# Eliminating kennel odor???



## NYCdoggie (Jul 26, 2003)

Hi everyone,

Our dogs have a generous kennel area (runs the length of the house) that obviously doesn't smell pretty. Six years and four GSDs have left their mark.







We obviously love dogs and the "kennel smell" is something we're used to...but we listed our house on the market two weeks ago and one person complained about the "troubling, foul dog smell." 

Do you have any suggestions and/or know of any products that could eliminate the odor? I've tried bleach, but the effects are temporary and the bleach fumes are, I think, worse than the actual smell.

Thanks for your help.


----------



## littledmc17 (Apr 9, 2008)

try oxyclean


----------



## Chris Wild (Dec 14, 2001)

Oxyclean is definitely worth a shot. Or any of the enzymatic cleaners on the market made just for this sort of thing, like Simple Solution or Nature's Miracle. Saturate the area very well, then hose off thoroughly before it dries.


----------



## chevysmom (Feb 15, 2008)

You could try vinegar. There is also this stuff called Castrol Super Clean that cleans really well but I don't know if it would remove the odor. Good luck!


----------



## NYCdoggie (Jul 26, 2003)

Sorry for being MIA. Hectic days.

I just wanted to say THANK YOU SO MUCH for suggesting OxyClean. It was inexpensive and worked like magic. I was truly amazed and will always have some on hand.


----------



## arycrest (Feb 28, 2006)

I know Odo-Ban takes care of old urine odors, but am not sure if it would work outdoors if the area is dirt/grass.


----------



## jinj (Feb 15, 2008)

We use cedar chips in our kennel, maybe put some of those in areas of the home, hidden?


----------



## denwil2007 (Apr 15, 2007)

I would like to know how long the oxyclean lasts. I've been using Odorclean and it only lasts for a few days also. Much more pleasant smell than bleach though.


----------



## NYCdoggie (Jul 26, 2003)

Hello. The OxyClean doesn't last long...two days max in our case (we have two GSDs)...but it's perfect for a quick clean before showings and given the price ($6 - I think), I can afford to use it frequently.


----------



## kaylesraven (Jul 2, 2008)

IMHO, Roccal-D is by far the best deodorizer/disinfectant for kennels, and it smells great. It is terribly expensive (apx $100 a gallon), but it is a concentrate and will last a LOOONG time, especially if you only use once a week or so for deodorizing, or even just before the house is being shown. It is best used with a garden sprayer that attaches to a water hose, with a dilution control so you use it sparingly per label instructions.


----------



## Cooper&me (Dec 18, 2007)

Do not use cedar chips. The dogs may eat them and cedar is toxic.


----------



## pupresq (Dec 2, 2005)

How does the Roccal-D do on soil? I looked it up but all their info was for cleaning hard surfaces and involved rinsing. I've never had this problem before because we have a huge yard but this year we fenced off a small section of yard for the dogs to allow the rest of the grass to recover. We're spreading straw in the doggy play yard, picking up poop as soon as it lands, and changing the straw weekly but it's starting to get a funky smell in spite of all our efforts. 
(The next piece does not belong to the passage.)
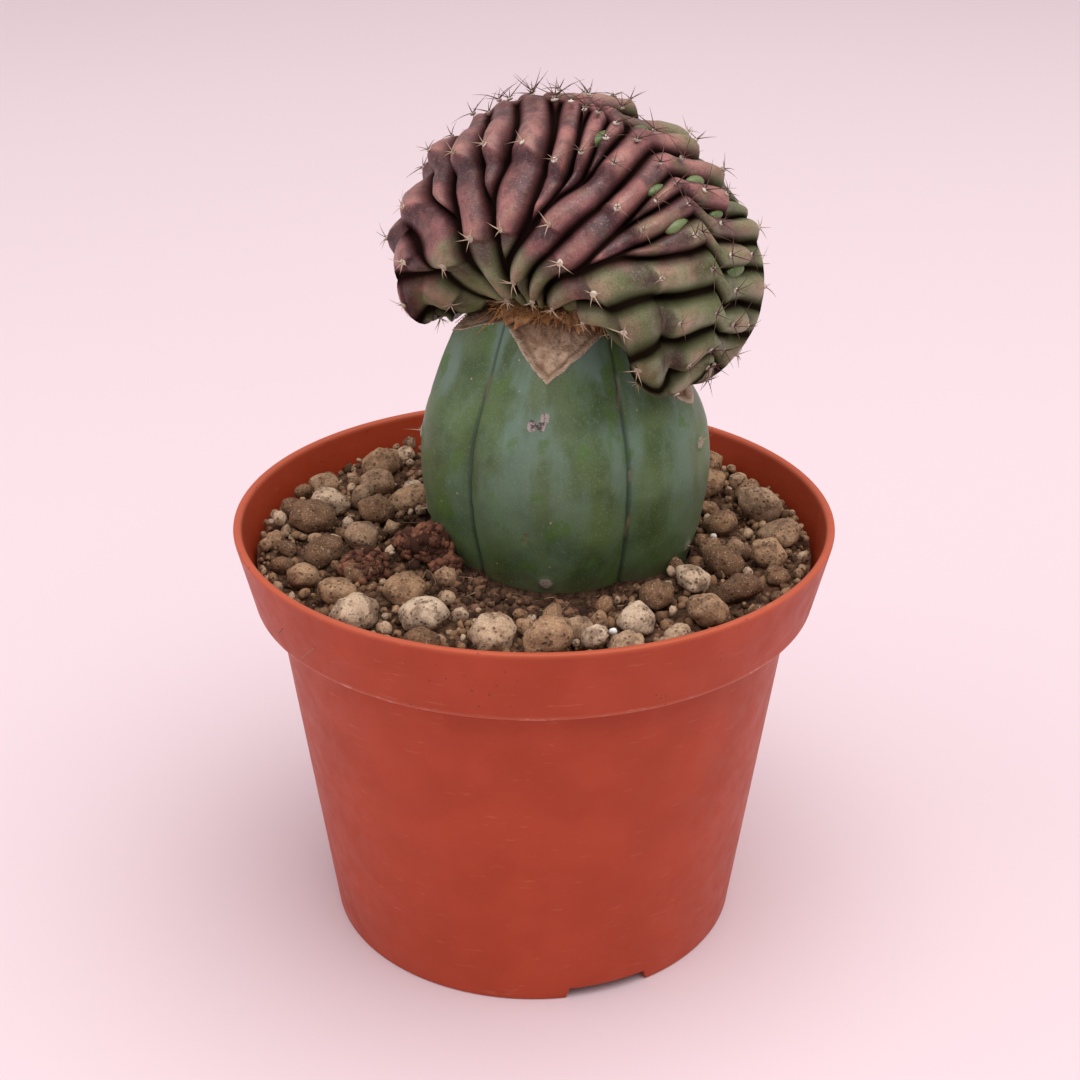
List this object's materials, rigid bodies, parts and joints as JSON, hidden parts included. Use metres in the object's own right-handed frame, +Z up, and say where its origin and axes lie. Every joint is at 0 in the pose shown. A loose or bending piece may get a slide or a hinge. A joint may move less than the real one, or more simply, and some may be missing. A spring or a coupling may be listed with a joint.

I'd like to give the Roccal-D a shot if you think it will work on plain ground.


----------



## kaylesraven (Jul 2, 2008)

I'm not really sure about soil only. Outside the kennel in the walkway to the yard, we had pea gravels which were used heavily by the dogs (this was at an animal hospital with a large kennel where we usually had 20-30 dogs a day using the yard), and we used the roccal on those also. There was no plastic or any other barrier under the gravels, so the roccal did soak into the dirt....







. Anyway, the roccal was very effective at deodorizing there also. Just not sure if the odor was coming from the thick layer of gravels or from the dirt underneath, but considering the heavy use, probably both. You might try calling the manufacturer or distributor about soil for a more definitive answer. There may be environmental compliance issues regarding advertising the use roccal on soil thus the manufacturer chose not to label it for soil use.

Yes, you will definately need to rinse! We sprayed it on, let it sit for a few minutes, and then rinsed well....concrete, gravels, block walls, plastic-covered grates, metal runs, litter boxes, etc. We also used it to mop the wards and for disinfecting parvo cages as well.

One thought...I don't know if it will kill grass or not, if you have any managing to survive. Keep us updated


----------



## pupresq (Dec 2, 2005)

Thanks for the info! I'm thinking maybe the Roccal-D isn't the best thing for plain dirt because I don't see any good way to rinse it but I'll try giving them a call. I may order some anyway to use for our rescue transport crates. Currently I use bleach but I'd like something less rust-a-fying for the crate doors. 

Anyone know how Oxyclean does on dirt? 

Nope, no grass left in the part we've kept for the dogs but it's recovering nicely in the rest of the yard.







We're going to leave this set up until fall at which point we'll reseed the few remaining bald spots and build a deck over a good portion of the area that is currently in the dog yard. Can't wait to have the huge yard back! All this walking is getting me in good shape but it's hot! 

Ahh... landscaping with dogs. What fun!


----------